WHY DID WE DO THE STORY
We got on the trail of SKS Microfinance last year as it moved to becoming the world’s largest microfinance institution (MCI) and was reportedly planning an initial public offering of shares. But as we started talking to, Vikram Akula, we realised a lot was at stake, not just for SKS but for the entire MFI industry. It soon became obvious that there was an internal conflict of sorts between the social mission of providing banking to the unbanked and the inevitable profit motive that commercial capital was bringing in. Private equity investors wanted aggressive growth, while the pro-poor voices such as Grameen Bank founder Muhammad Yunus worried that would dilute the company’s commitment to
alleviate poverty.

As most conflicts go, there was no easy answer to this. Not an easy dilemma to resolve. But a very good story to tell.

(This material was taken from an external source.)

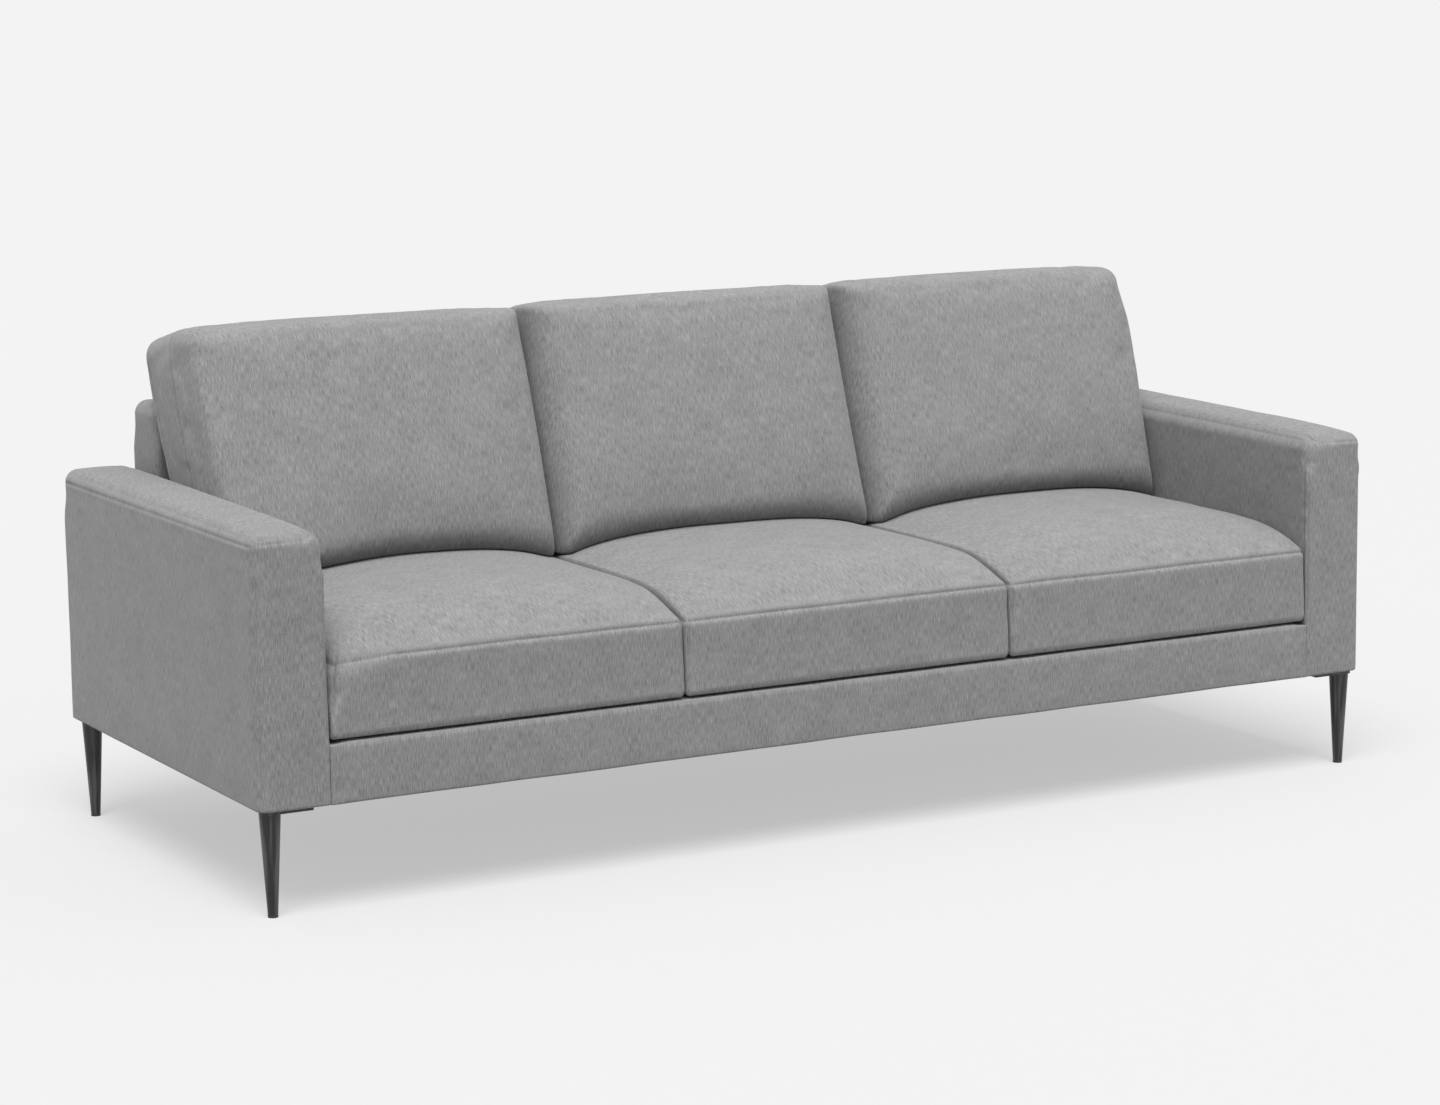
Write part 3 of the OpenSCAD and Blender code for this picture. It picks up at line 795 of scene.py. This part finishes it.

WHERE DOES THE STORY STAND
Despite his denials at the time of our story, Akula is well on his way to taking SKS on the IPO route. He, CEO Suresh Gurumani and other senior managers have all cashed out of their shareholdings in the company, leaving SKS primarily in the hands of private equity investors. Vijay Mahajan’s BASIX, Spandana and Share Microfin have all announced plans to raise money through IPO in the near future. On March 26, 2010, SKS filed an early prospectus for $250 million IPO. Akula, who sold his shares for Rs. 60 crore, and other senior managers have stayed on in the management after their exit as investors. However, this has also caused some unease among some potential investors about the long term commitment of this key group.